Era uma ilusão perfeita, composta de luz — um segundo capturado para a eternidade.
“É um meio viciante”, declarou Richardson. Ele produz hologramas há décadas, aperfeiçoando gradualmente diversos métodos.
Periodicamente, ele retira um dos seus favoritos dos arquivos para observá-lo mais uma vez. “Eles me dão arrepios na espinha”, ele conta.
Os hologramas são especiais. Mas, para compreendê-los, é importante reconhecer o que eles não são.
A fantástica projeção da princesa Leia em Guerra nas Estrelas (1977), na famosa cena em que ela pede ajuda, não é um holograma.
Nem o truque de palco conhecido como fantasma de Pepper (Pepper’s ghost, em inglês), que permite, por exemplo, que imagens translúcidas de astros do pop se apresentem ao público.
Ondas em colisão
Os hologramas são imagens em 3D produzidas pela gravação de algo conhecido como padrão de interferência, a confusa complexidade que surge quando duas frentes de ondas se encontram.
Você mesmo pode criar interferências batendo na superfície da água em uma bandeja em dois pontos opostos e observando a colisão das minúsculas ondas. Mas os padrões de interferência gerados pela reflexão da luz de um objeto 3D são muito mais complexos.
Surpreendentemente, quando capturamos um padrão de interferência de luz em uma placa ou filme fotográfico, por exemplo, e lançamos uma nova luz sobre ele, podemos recriar a frente de onda de luz original refletida pelo objeto (ou pelo diretor cinematográfico), capturada quando gravamos seu holograma.
É como uma fotografia que reflete a luz em 3D.

As pessoas usam a holografia para criar obras de arte fantásticas, estudar minúsculas falhas em materiais de construção e até para produzir óculos de realidade aumentada.
A história dos hologramas é de extraordinária criatividade — mas também, segundo alguns, de promessas não cumpridas.
Luz coerente de lasers
Nos anos 1940, o físico húngaro-britânico Dennis Gabor (1900-1979) procurava uma forma de criar imagens detalhadas de objetos muito pequenos.
Ele ficou fascinado, por exemplo, pela microscopia eletrônica, uma técnica vencedora do Prêmio Nobel que usava feixes de elétrons em vez da luz. Com eles, os cientistas produziram imagens, por exemplo, de pelos microscópicos do corpo dos insetos.
Gabor queria desenvolver a tecnologia e o método que ele criou é baseado no princípio essencial da holografia: é possível reconstruir uma frente de ondas (ou seja, a total complexidade das ondas de elétrons ou luz refletidas por um objeto).

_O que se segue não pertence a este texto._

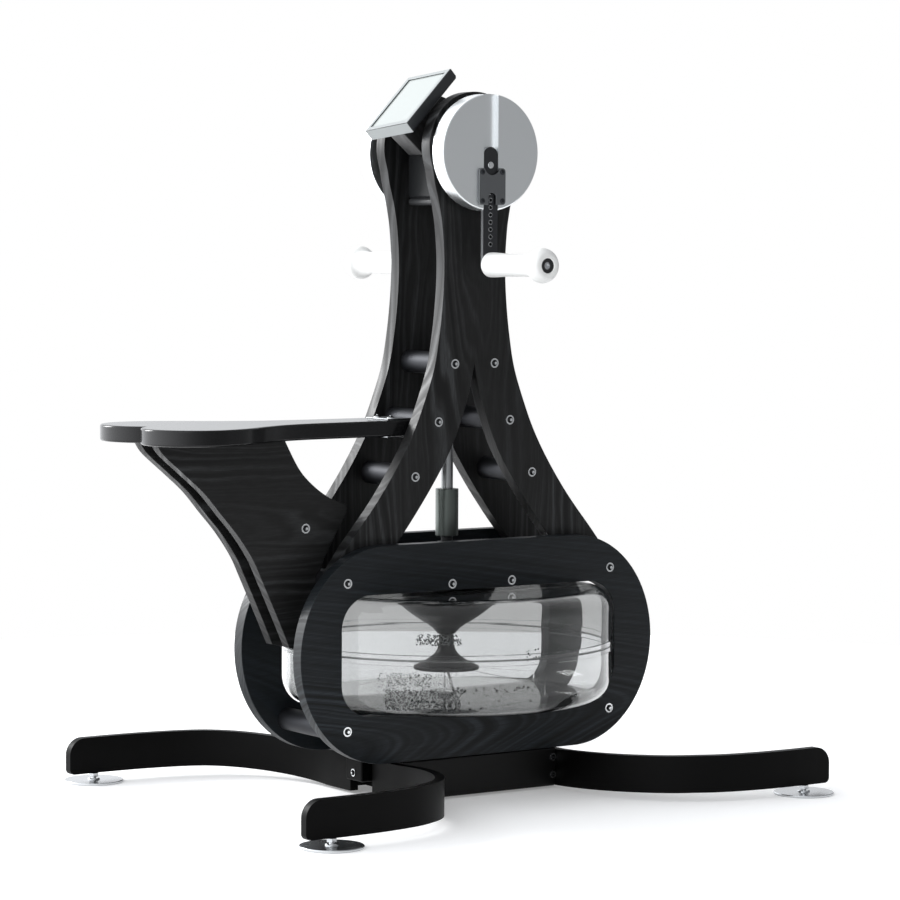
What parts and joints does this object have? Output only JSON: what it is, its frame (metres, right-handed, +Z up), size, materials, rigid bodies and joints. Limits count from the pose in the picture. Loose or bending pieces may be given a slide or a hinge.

Gabor comprovou, na época, que isso era possível, mas o desenvolvimento foi limitado pela necessidade de fontes de ondas coerentes, que viajem com todos os seus altos e baixos alinhados.
Os feixes de elétrons, nos anos 1940, eram coerentes, mas os emissores de luzes coerentes — os lasers — só surgiriam na década de 1960.
Dois pesquisadores da Universidade de Michigan, nos Estados Unidos, desenvolveram o conceito de holografia de Gabor a largas passadas, utilizando lasers para produzir os primeiros hologramas que eu e você podemos reconhecer como tais, incluindo uma famosa imagem em 3D de um trem de brinquedo.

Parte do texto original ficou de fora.